2020-04-06T07:11:30.421833+01:00 1 [Note] WSREP: New cluster view: global state: 8c88b4da-c72f-11e4-b875-b742ccccfc53:76007269, view# -1: non-Primary, number of nodes: 3, my index: 0, protocol version -1

Other node have “protocol version 3”. What would this difference mean ?


Thank you



error.log (1.32 KB)

Hi,
The warning comes from percona-xtradb-cluster-galera/gcomm/src/pc_proto.cpp, gcomm::pc::Proto::deliver_view() line 252.
The protocol version -1 is the consequence of node not being joined to the cluster.
You could try to collect more debug info by setting the following in my.cnf on all nodes: 
wsrep_debug=1
wsrep_provider_options=“debug = yes;other_options_here”
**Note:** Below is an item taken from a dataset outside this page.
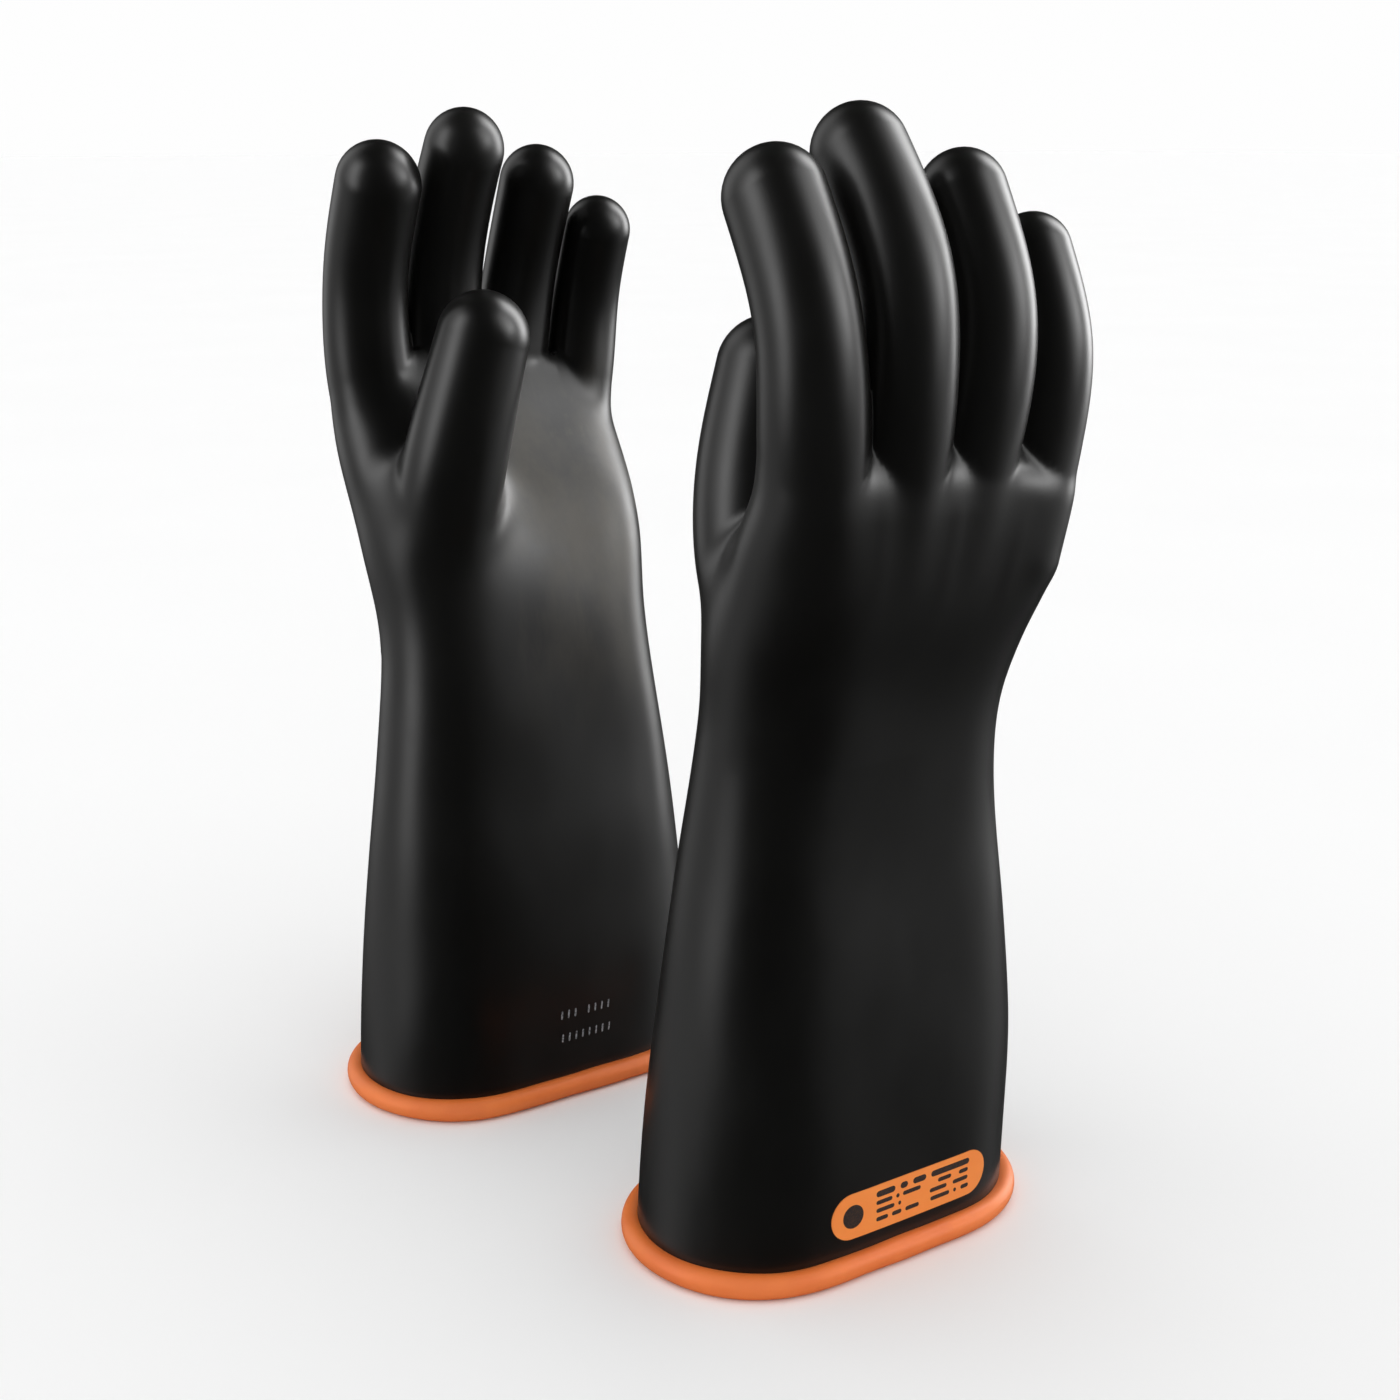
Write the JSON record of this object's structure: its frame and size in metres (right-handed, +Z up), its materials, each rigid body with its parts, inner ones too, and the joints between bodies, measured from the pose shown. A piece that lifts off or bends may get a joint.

Hi,Thanks a lot, I will continue from there and update my post if I find anything interesting

For the sake of anyone searching a similar issue, that’s my understanding of the issue :

We had VMs outage, each node on its VMTurns out, one PXC (1) did not acknowledged the fact that the Garbd came back with another UUID. It kept a old UUID in its member list, and kept the state it had before the incident, hence PRIMARY (type 3)
The other PXC node (2) has a log saying " WSREP: remote endpoint tcp://x.x.x.x:4567 changed identity 366255e7 -> 0b05842a", while node 1 kept both

Node (1) would then say its view “was inconsistent”, because it had this node 366255e7 stored with last_prim = PRIMARY, when every other nodes were saying NOT PRIMARY

The fun thing is that I could restart node (1) or garbd as much as I wanted, and it still kept the old UUID and even added one more each time garbd was restarted, while node (2) always acknowledged identity changes
I had to shut everything and bootstrap again